The Federal Trade Commission has moved to exclude evidence from Vemma, arguing that customer satisfaction and product value are irrelevant to its pyramid scheme allegations. The agency's case against Vemma centers on the company's alleged lack of significant retail sales activity and its deceptive income claims. These elements form the foundation of the FTC's assertion that Vemma operates an illegal pyramid scheme, violating Section 5 of the FTC Act, 15 U.S.C. § 45(a).
Vemma's legal team initially responded to the FTC's action by soliciting affidavits from the general public. These affidavits aimed to demonstrate that Vemma had satisfied customers. The company suggested that the presence of happy consumers should preclude a finding that it violated federal law.
Federal courts have consistently ruled against this defense. Several prior cases establish that the existence of satisfied customers does not constitute a valid defense under the FTC Act. The agency maintains that customer contentment with a product does not address the fundamental question of whether the business structure itself is an illegal pyramid scheme.
In its filings, the FTC directly addressed Vemma's objection to a preliminary injunction. The agency stated that Vemma's argument about the "actual value" of its drinks holds no sway. Product value, the FTC asserted, is clearly irrelevant when determining if defendants made deceptive earnings claims, promoted an illegal pyramid operation, or provided others with the means to do so.

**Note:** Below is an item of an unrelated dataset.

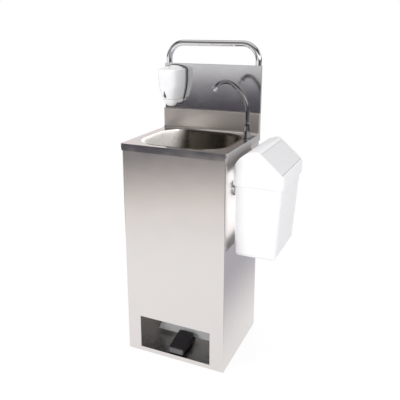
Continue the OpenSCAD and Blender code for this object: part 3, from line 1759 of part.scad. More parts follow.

More than 25 years of legal precedent support the FTC's position. This jurisprudence makes clear that the alleged value of a product is not a relevant factor in pyramid scheme analysis. The benchmark case, In re Koscot Interplanetary, Inc., 86 F.T.C. 1106 (1975), is invoked by the FTC. Koscot, a multilevel marketing company that purportedly sold cosmetics and toiletries, established the key criteria.
The Koscot administrative court held that a pyramid scheme is "characterized by the payment by participants of money to the company in return for which they receive (1) the right to sell a product and (2) the right to receive in return for recruiting other participants into the program rewards which are unrelated to the sale of product to ultimate users." Even though Koscot recognized that product sales had occurred and the product thus possessed some market value, the court pointedly ignored this value in its analysis. It focused instead on whether the scheme promised "rewards unrelated to the sale of the product" to ultimate users.
Vemma's compensation structure requires participants to pay approximately $600 to qualify for commissions, sign up for an autoship program, and then earn payments by recruiting others who do the same. This model mirrors the concerns raised in the Koscot ruling. The FTC has indicated that Vemma has limited visibility into what happens to the product after an affiliate purchases it, beyond occasional calls to 15 affiliates per month to check for inventory loading.
This lack of oversight on retail sales to ultimate users is critical. The FTC argues that even if rewards are technically tied to consumer sales, a scheme that indiscriminately tells all consumers they can recoup their investments through the product sales of their recruits will inevitably disappoint those who cannot find recruits capable of making retail sales. The agency’s focus remains on the primary driver of income and the ultimate destination of the product, not merely its existence or perceived worth. The preliminary injunction sought by the FTC aims to halt these practices while the broader case proceeds.